2010 is likely to be on par with the warmest years on record, and whilst a warmer atmosphere holds more water vapor, La Nina is likely to be the cause of the latest Australian floods.
"Scientists have emphasised that none of the three extreme weather events occurring now can be linked directly to global warming. Two of them, the floods in Australia and Sri Lanka, may be connected with a naturally occurring climatic phenomenon in the Pacific Ocean, called La Niña, whereas the landslides in Brazil are the result of heavy, localised downpours falling on badly constructed homes built precariously on steep hillsides.
It is almost certain that La Niña is behind the Queensland floods. La Niña, which means "little girl", is a change in the Pacific Ocean where a body of relatively cold water wells up over the equatorial region, causing a corresponding build-up of warm water in the western regions near Indonesia and Australia.
This warm water usually dissipates to the east in non-La Niña years. This year, however, is the strongest La Niña since 1974, and the warm water around Australia and Indonesia, with nowhere to escape, has generated heavy rain clouds that have burst over Queensland.

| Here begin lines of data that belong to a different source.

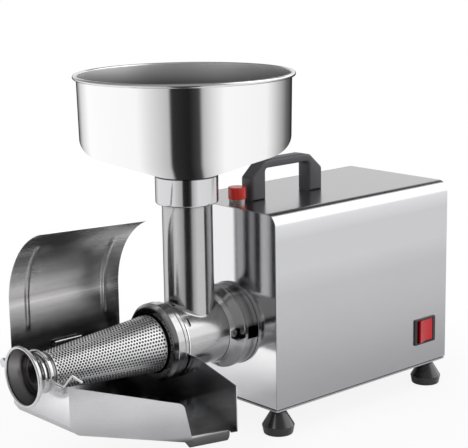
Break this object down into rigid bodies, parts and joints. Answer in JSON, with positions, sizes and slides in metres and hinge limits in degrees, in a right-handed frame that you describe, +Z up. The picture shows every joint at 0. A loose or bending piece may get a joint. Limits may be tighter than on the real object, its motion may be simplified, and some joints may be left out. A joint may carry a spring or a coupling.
{
  "type": "electric tomato strainer",
  "caption": "Motor-driven tomato strainer: steel box with gear motor, feed tube with round hopper, conical perforated screen, side-draining juice tray, splash guard and flared waste outlet.",
  "frame": {"origin": "below the middle of the whole object, at the level of the soles of the feet", "axes": "+Z up, +Y from the waste outlet towards the motor box along the drive axis, +X towards the side with the switch and the tray's spout"},
  "size_m": [0.2494, 0.5784, 0.418],
  "materials": {
    "stainless_sheet": "satin stainless sheet",
    "mirror_steel": "polished stainless sheet",
    "screen_steel": "perforated stainless sheet",
    "polished_alloy": "polished casting",
    "cast_alloy": "turned, satin",
    "gearbox_alloy": "as cast",
    "plain_steel": "machined",
    "zinc_steel": "zinc plated",
    "bronze": "sintered",
    "copper": "enamelled wire",
    "motor_paint": "black paint",
    "capacitor_can": "smooth",
    "black_plastic": "satin",
    "grey_plastic": "satin",
    "red_plastic": "glossy",
    "rubber_foot": "shiny rubber",
    "black_rubber": "matte"
  },
  "bodies": {
    "frame": {"foot_front_left": "rubber_foot", "foot_front_right": "rubber_foot", "foot_rear_left": "rubber_foot", "foot_rear_right": "rubber_foot", "foot_screws": "zinc_steel", "base_plate": "stainless_sheet", "joint_strip": "black_rubber", "housing_cover": "stainless_sheet", "front_plate": "mirror_steel", "rear_plate": "stainless_sheet", "rear_screws": "zinc_steel", "cable_grommet": "black_rubber", "handle": "grey_plastic", "handle_screws": "zinc_steel", "button_base": "cast_alloy", "button_spring": "zinc_steel", "switch_block": "black_plastic", "switch_bezel": "black_plastic", "gearbox_case": "gearbox_alloy", "gearbox_cover": "gearbox_alloy", "output_bearing": "bronze", "motor_case": "motor_paint", "motor_cap_front": "gearbox_alloy", "motor_cap_rear": "gearbox_alloy", "motor_bearing_front": "plain_steel", "motor_bearing_rear": "plain_steel", "stator_core": "plain_steel", "stator_windings": "copper", "motor_cradle": "zinc_steel", "capacitor": "capacitor_can", "nose_hub": "polished_alloy", "hub_screws": "zinc_steel", "nose_bush": "bronze", "strainer_body": "polished_alloy", "locking_screw": "zinc_steel", "shaft_seal": "black_rubber", "filter_screen": "screen_steel", "screen_end_ring": "stainless_sheet", "waste_outlet": "stainless_sheet", "juice_tray": "mirror_steel", "guard_hinge_pin": "stainless_sheet", "bail_rivet": "stainless_sheet"},
    "drive": {"output_shaft": "plain_steel", "output_gear": "plain_steel", "auger_core": "grey_plastic", "auger_flight": "grey_plastic"},
    "layshaft_body": {"layshaft": "plain_steel", "layshaft_gear": "plain_steel"},
    "rotor": {"rotor_shaft": "plain_steel", "rotor_core": "plain_steel", "motor_fan": "black_plastic"},
    "rocker": {"switch_rocker": "red_plastic"},
    "reset_button": {"button_cap": "red_plastic"},
    "hopper": {"hopper_floor": "stainless_sheet", "hopper_wall": "stainless_sheet", "hopper_collar": "polished_alloy"},
    "ring_nut_body": {"ring_nut": "polished_alloy"},
    "guard": {"splash_guard": "mirror_steel", "guard_staple": "stainless_sheet"},
    "bail": {"retaining_wire": "stainless_sheet"}
  },
  "joints": [
    {"name": "output_spin", "type": "hinge", "parent": "frame", "child": "drive", "pos_m": [0, -0.10775, 0.1195], "axis": [0, 1, 0], "continuous": true},
    {"name": "layshaft_spin", "type": "hinge", "parent": "frame", "child": "layshaft_body", "pos_m": [-0.03904, 0.01225, 0.15074], "axis": [0, 1, 0], "continuous": true},
    {"name": "rotor_spin", "type": "hinge", "parent": "frame", "child": "rotor", "pos_m": [0, 0.11125, 0.176], "axis": [0, 1, 0], "continuous": true},
    {"name": "rocker_tilt", "type": "hinge", "parent": "frame", "child": "rocker", "pos_m": [0.083, 0.24655, 0.0768], "axis": [0, 0, -1], "range_deg": [0, 16]},
    {"name": "button_press", "type": "slide", "parent": "frame", "child": "reset_button", "axis": [0, 0, -1], "range_m": [0, 0.003], "stiffness_N_per_m": 400, "springref_m": -0.002, "deforming": ["button_spring"]},
    {"name": "hopper_lift", "type": "slide", "parent": "frame", "child": "hopper", "axis": [0, 0, 1], "range_m": [0, 0.06]},
    {"name": "ring_nut_turn", "type": "hinge", "parent": "frame", "child": "ring_nut_body", "pos_m": [0, -0.11175, 0.1195], "axis": [0, 1, 0], "continuous": true},
    {"name": "guard_fold", "type": "hinge", "parent": "frame", "child": "guard", "pos_m": [-0.0574, -0.19275, 0.1075], "axis": [0, -1, 0], "range_deg": [0, 70]},
    {"name": "bail_lift", "type": "hinge", "parent": "frame", "child": "bail", "pos_m": [-0.064, -0.26875, 0.1165], "axis": [0, -1, 0], "range_deg": [0, 60]}
  ],
  "couplings": [
    {"joint": "layshaft_spin", "follows": "output_spin", "ratio": -2.8462},
    {"joint": "rotor_spin", "follows": "output_spin", "ratio": 9.7582}
  ]
}
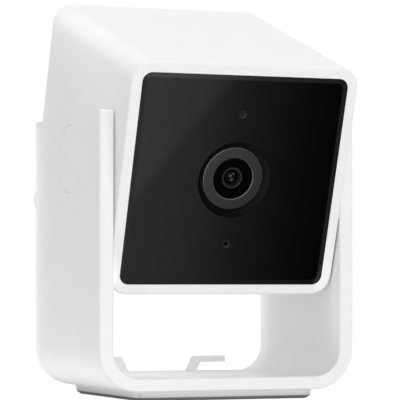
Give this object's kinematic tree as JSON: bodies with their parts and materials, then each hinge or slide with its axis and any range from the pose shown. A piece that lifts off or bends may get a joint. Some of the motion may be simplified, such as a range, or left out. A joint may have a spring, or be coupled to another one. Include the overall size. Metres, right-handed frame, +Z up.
{
  "type": "tilting pet camera",
  "caption": "Small indoor pet camera: a rounded square head with a black glass front and a central lens tilts between the arms of a U-shaped stand with a cable cleat and a padded base.",
  "frame": {"origin": "middle of the rubber pad's underside, on the surface that the camera stands on", "axes": "+X to the right of someone facing the lens, +Y from the front to the back, +Z up"},
  "size_m": [0.06, 0.0715, 0.0905],
  "materials": {
    "white_plastic": "smooth moulded, soft satin",
    "grey_plastic": "smooth moulded",
    "plate_metal": "fine blasted, bevelled",
    "pad_rubber": "matt",
    "steel": "bright zinc",
    "slip_plastic": "smooth bearing plastic",
    "black_glass": "polished, backed in black",
    "clear_glass": "polished, coated",
    "black_plastic": "fine matt",
    "barrel_metal": "black anodised",
    "ring_metal": "dark grey anodised, turned",
    "adhesive": "foam tape",
    "circuit_board": "green solder resist",
    "component": "moulded packages",
    "light_pipe": "clear",
    "filter_glass": "polished",
    "soft_rubber": "soft",
    "sink_metal": "extruded",
    "copper_foil": "flexible film with copper",
    "speaker_metal": "black frame and cone"
  },
  "bodies": {
    "stand": {"stand_bracket": "white_plastic", "base_plate": "plate_metal", "base_pad": "pad_rubber", "base_screws": "steel", "left_pivot_cap": "white_plastic", "right_pivot_cap": "white_plastic", "left_friction_washer": "slip_plastic", "right_friction_washer": "slip_plastic"},
    "head": {"board_screws": "steel", "chassis_screws": "steel", "connector_board": "circuit_board", "connector_board_screws": "steel", "front_chassis": "black_plastic", "front_glass": "black_glass", "front_lens": "clear_glass", "glass_tape": "adhesive", "head_shell": "white_plastic", "heat_sink": "sink_metal", "holder_screws": "steel", "image_sensor": "component", "infrared_lamps": "component", "left_pivot_hub": "slip_plastic", "left_retaining_washer": "steel", "lens_barrel": "barrel_metal", "lens_bezel": "black_plastic", "lens_holder": "black_plastic", "lens_ring": "ring_metal", "light_board": "circuit_board", "light_sensor": "component", "main_board": "circuit_board", "microphone": "component", "microphone_gasket": "soft_rubber", "pivot_screws": "steel", "processor": "black_plastic", "rear_cover": "white_plastic", "rear_cover_screws": "steel", "rear_lens": "clear_glass", "reset_switch": "black_plastic", "ribbon_cable": "copper_foil", "ribbon_connectors": "black_plastic", "right_pivot_hub": "slip_plastic", "right_retaining_washer": "steel", "speaker": "speaker_metal", "speaker_gasket": "soft_rubber", "status_lamp": "component", "status_light_pipe": "light_pipe", "thermal_pad": "soft_rubber", "usb_socket": "steel", "wifi_antenna": "copper_foil"},
    "reset_button": {"reset_button": "grey_plastic"},
    "ir_cut_filter": {"ir_cut_filter": "filter_glass"}
  },
  "joints": [
    {"name": "head_tilt", "type": "hinge", "parent": "stand", "child": "head", "pos_m": [0, -0.0021, 0.05325], "axis": [1, 0, 0], "range_deg": [-38.75, 21.25]},
    {"name": "reset_press", "type": "slide", "parent": "head", "child": "reset_button", "axis": [0, -0.9469, -0.3214], "range_m": [0, 0.0004], "stiffness_N_per_m": 400},
    {"name": "filter_slide", "type": "slide", "parent": "head", "child": "ir_cut_filter", "axis": [-1, 0, 0], "range_m": [0, 0.006]}
  ]
}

In 1974, when Queensland also suffered heavy flooding, La Niña was stronger then than at any time on record. Sri Lanka remained dry that time, but this time there is evidence that some of the warm moist air has blown further west, just nudging Sri Lanka into torrential downpours, according to Adam Scaife, head of long-range forecasting at the Met Office.

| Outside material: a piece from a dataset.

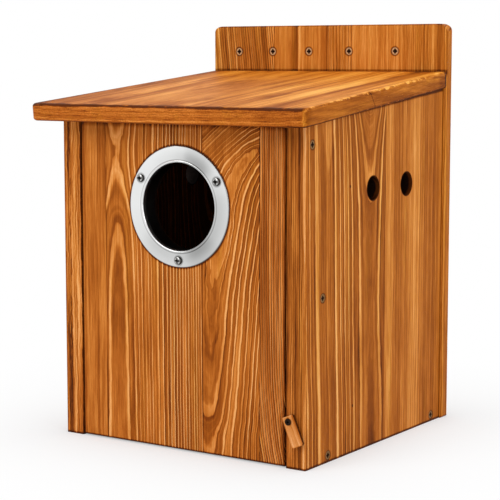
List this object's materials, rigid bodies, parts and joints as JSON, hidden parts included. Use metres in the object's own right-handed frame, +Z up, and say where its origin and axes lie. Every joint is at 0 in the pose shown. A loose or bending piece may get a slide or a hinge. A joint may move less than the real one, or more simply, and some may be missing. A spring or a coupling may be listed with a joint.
{
  "type": "squirrel nest box",
  "caption": "Wooden nest box with a sloping roof, a round metal-ringed entrance in a swing-up front, side vents and a tall back board for mounting.",
  "frame": {"origin": "centre of the underside, midway between the side panels' front edge and the back board's back face", "axes": "+Z up, +Y towards the back board, +X to the right as seen from the front"},
  "size_m": [0.2794, 0.2915, 0.3621],
  "materials": {
    "stained_fir": "orange-brown stained fir, satin",
    "stained_fir_dark": "darker brown stained fir, satin",
    "pale_wood": "lighter stained wood, satin",
    "ring_metal": "smooth pale metal",
    "screw_zinc": "zinc plated",
    "screw_black": "black"
  },
  "bodies": {
    "case": {"back_panel": "stained_fir", "left_side_panel": "stained_fir_dark", "right_side_panel": "stained_fir_dark", "floor_panel": "stained_fir", "roof_panel": "stained_fir", "step_rail": "stained_fir", "turn_button_screw": "screw_black", "left_rail_screw": "screw_zinc", "right_rail_screw": "screw_zinc", "left_floor_screws": "screw_zinc", "right_floor_screws": "screw_zinc", "left_back_screws": "screw_zinc", "right_back_screws": "screw_zinc", "roof_back_screws": "screw_zinc", "floor_back_screws": "screw_zinc", "mounting_screws": "screw_zinc"},
    "door": {"front_door": "stained_fir", "entrance_ring": "ring_metal", "ring_screws": "screw_zinc", "left_pivot_screw": "screw_zinc", "right_pivot_screw": "screw_zinc"},
    "latch": {"turn_button": "pale_wood"}
  },
  "joints": [
    {"name": "door_swing", "type": "hinge", "parent": "case", "child": "door", "pos_m": [0, -0.114, 0.263], "axis": [-1, 0, 0], "range_deg": [0, 88]},
    {"name": "latch_turn", "type": "hinge", "parent": "case", "child": "latch", "pos_m": [0.1116, -0.1255, 0.04], "axis": [0, -1, 0], "continuous": true}
  ]
}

"Rainfall is expected to increase in a warmer world but in this case it's linked with the La Niña cycle. It's a natural cycle and we don't expect it to change in the future. This is not a climate-change issue, it's La Niña, and it's happened before and will happen again," Dr Scaife said.
Equally, the rain around Rio is associated with a typical weather system in the South Atlantic. Here the issue has centred on the lack of urban planning." Independent newspaper.